A Chinese Christmas

A Chinese Christmas
By Trent Foo. FooFrame Productions in Association with bAKEHOUSE Theatre. Director Monica Sayers. KXT on Broadway. 10 - 20 Dec, 2025

“… seeing the differences in our cultures and cross-cultural blends of migrant diasporas, there is an invisible unity …”                                                   

I saw this play and read the words above from its director Monica Sayers on the evening of Sunday 15th December. We left the theatre carrying a little red envelope, a hongbao or lai see, handed to us by the playwright, Trent Foo, who had just performed as Heepa, the young man in his very symbolic play. Inside the envelope was a message:

Christmas is near,

Our ghosts are put to bed.

Call someone dear,

Say what’s been left unsaid.

As we drove west out of Sydney, feeling uplifted by this play about family and traditions, to the east, on the beach at Bondi, another ancient tradition was being celebrated … and maliciously defiled.

It’s been hard to write this review about a play that is so happy and uplifting without acknowledging how easily sadness can follow joy – and how important it is that we don’t allow the “invisible unity” that is our special heritage to be destroyed.

Trent Foo’s play is about identity and culture, about belonging and fitting in, about “honouring our loved ones … and sometimes facing up to things we’re not ready to face”. It’s about his own Chinese Christian heritage, but its messages resonate for everyone, whatever their faith or culture … or whatever things they have left unsaid.

Foo, as Heepa, tells his story with a joyous energy, and an honesty that radiates whether the memories of his character are happy … or tempered by regret. Foo is athletic, lithe. He moves Heepa lightly around the stage as he reaches out to the audience that surrounds him, or beyond them to the ancestors that he summons to help him “say what’s been left unsaid”.

For each of those ancestors there is a story – short, important, moving, mostly funny – and a symbol. Some hide in the chaotic set that is his memory. Others swing down to him from the ancestors high above. Each symbol – a fish, a lantern, a box of Mahjong tiles – becomes a light in the ladder that is his makeshift Christmas tree.

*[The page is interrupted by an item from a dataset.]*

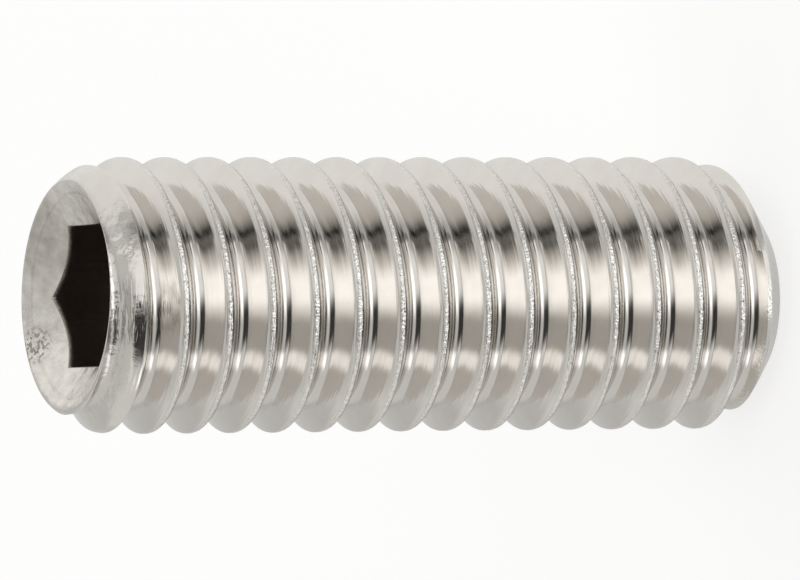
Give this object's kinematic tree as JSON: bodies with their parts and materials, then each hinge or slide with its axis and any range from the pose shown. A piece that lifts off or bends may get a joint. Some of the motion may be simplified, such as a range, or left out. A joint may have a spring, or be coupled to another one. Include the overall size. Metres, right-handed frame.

In memories of his youth he tumbles about the stage, or pulls a blanket over his head as he re-lives a nightmare and cries out to “Pawpaw” – played by Tiang Lin – the grandmother who has “shaped his identity” and appears now and again to watch him, or comfort him … or chastise him.

Lin brings the calmness of age and wisdom as she moves quietly on and off the stage. Her voice is soft but commanding. Her presence imposing. The contrast – and the distance – between youth and age, impetuousness and calm has been skilfully managed by Foo in his writing, and by Sayers in her astute blocking and well-tuned timing.

Timing and time are integral to this piece of theatre – and they are controlled deftly by multi-instrumentalist Jolin Jiang who, as Lady Di, hidden behind a gold mask, uses a range of Eastern instruments and their poignant notes and tones to vary moods, conjure spirits – and keep Heepa in line!

Jiang is a highly accomplished musician and performer, whose gentle touch and fine sense of theatricality authenticate the importance of the past and the present in Heepa’s story. Contemporary lighting (Cat Mai) and sound (Cameron Smith) support that theatricality, helping Sayers achieve what she describes as “the world around Heepa (which) at times feels like walking into a nostalgic fever dream of memories and flashbacks”.

All of us have those “nostalgic dreams”. Sometimes happy. Sometimes sad. Too often fleeting. Even more often too hard to recapture … or hidden by shame or obstinacy. But all important in shaping who we are.

Fortunately, clever writers like Trent Foo realise the importance of capturing them and sharing them – and making us realise that our strength lies in the combined learnings and wisdom of those who came before us and give us that “invisible unity” that we must not let anyone try to destroy.

The lights on Heepa’s tree shine brightly – just as the lights of Hanukkah will keep shining as they have since 165BC – both positive reminders “that our stories, no matter how different, move us toward understanding connection and truth.” (Monica Sayers).